Trading Diary & Market Update ~ Friday 5th June 2015
07:35am No trading for me today as it’s the first Friday of the month and we have the U.S. employment numbers released at lunchtime (UK time) – I have just completed and sent my daily ‘Trading-Guidance’ email and I’m now going to get on with email replies for the next few hours as I watch the lightening outside.
Market Update:
As some expected, the new Greek government has delayed its latest debt repayment to the IMF until the end of this month – it’s in the rules so comes as no real surprise although it is the first time it has occurred since Zambia in the mid 1980′s. The move is seen by some a show of defiance by the the ruling anti-austerity Syriza party although the IMF and ECB do hold the upper hand as without a concrete agreement on a repayment schedule there is no further loans to keep Greece afloat. All this will no doubt conspire to help to subdue European markets this morning although the U.S. Non Farm Payroll announcement at lunchtime will see traders get their buying (or selling) boots on again.

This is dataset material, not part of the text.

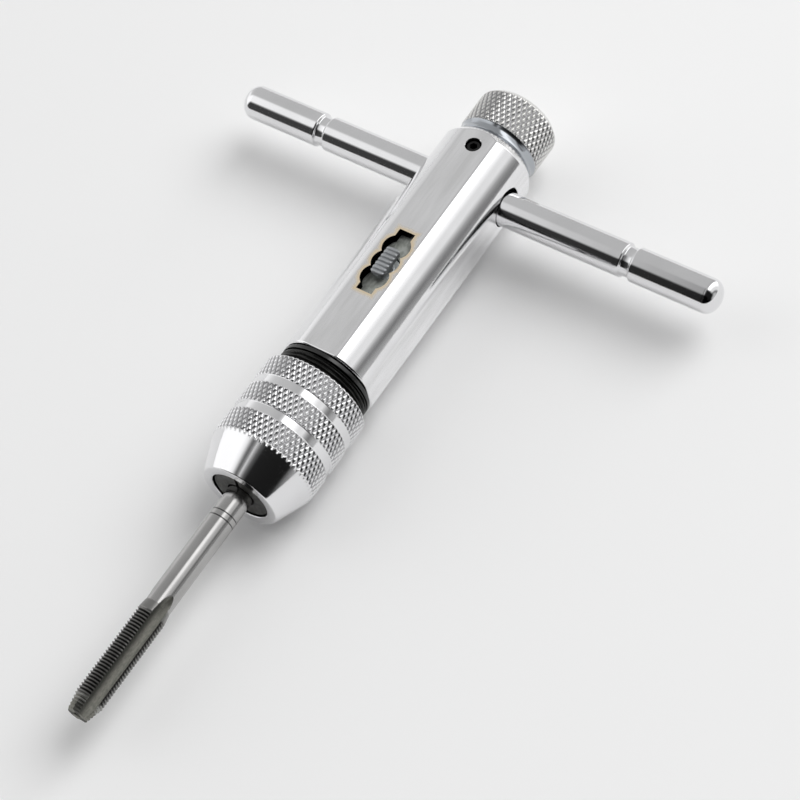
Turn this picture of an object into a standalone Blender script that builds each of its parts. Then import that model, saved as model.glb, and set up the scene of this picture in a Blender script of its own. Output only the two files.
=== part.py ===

The IMF were in the news yesterday as well as they asked the U.S. Fed to delay their rate rise decision until early 2016 on worries over global economic strength even though Unemployment Claims came in lower than expected so we may see the Dow Jones and S&P 500 indices move up above the resistance level that’s been holding it back for the past few weeks. In the Crude Oil market, OPEC have come out gain to confirm they will not cut production but instead they want to maintain their current market position no matter how low the price is driven down because of their stance – they are fortunate that they can weather any price drop in contrast to the new shale producers in the U.S. who all based their economic predictions on $70-$80 per barrel. U.S. WTI Crude is currently sitting at $57:50 this morning with no real upside showing at the moment.